As business challenges become more complex, boards must continuously evaluate whether their composition aligns with the organization’s future needs.
Directors with expertise in cybersecurity, artificial intelligence, digital transformation, human capital, international markets, and risk management are increasingly valuable.
The goal is not simply diversity of background.
It is diversity of perspective.
The strongest strategic discussions occur when directors bring different experiences, challenge conventional thinking, and offer insights that management may not have considered.
Great strategy rarely emerges from uniform thinking.
Measuring What Matters
Many boards spend significant time reviewing financial results while spending comparatively little time evaluating strategic progress.
Financial performance tells organizations where they have been.
Strategic indicators help reveal where they are going.
Boards should establish metrics that monitor progress against strategic priorities, including innovation initiatives, customer retention, talent development, technology adoption, market expansion, and organizational resilience.
If strategy matters, it should be measured.
And if it is measured, it should be reviewed consistently.
The Future Belongs To Strategic Boards
The role of the board is expanding beyond governance and compliance.
Today’s directors are expected to help organizations anticipate disruption, strengthen resilience, and position themselves for long-term success.
That responsibility requires more than oversight.

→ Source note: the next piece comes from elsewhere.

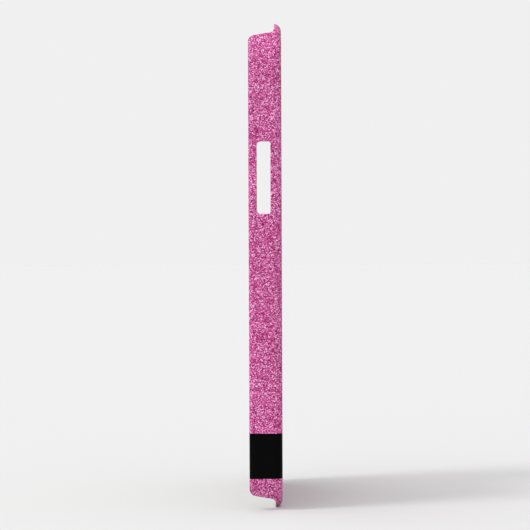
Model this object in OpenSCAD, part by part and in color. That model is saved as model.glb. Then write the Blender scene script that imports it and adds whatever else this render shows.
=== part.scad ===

It requires strategic leadership.
The organizations that outperform their competitors over the next decade will not necessarily be those with the largest budgets or the most resources.
They will be the ones whose boards create an environment where strategy is continuously challenged, continuously refined, and continuously aligned with an evolving world.
Board strategy development is no longer a governance exercise.
It is a competitive advantage.
And for boards willing to embrace that responsibility, the opportunity to shape the future has never been greater.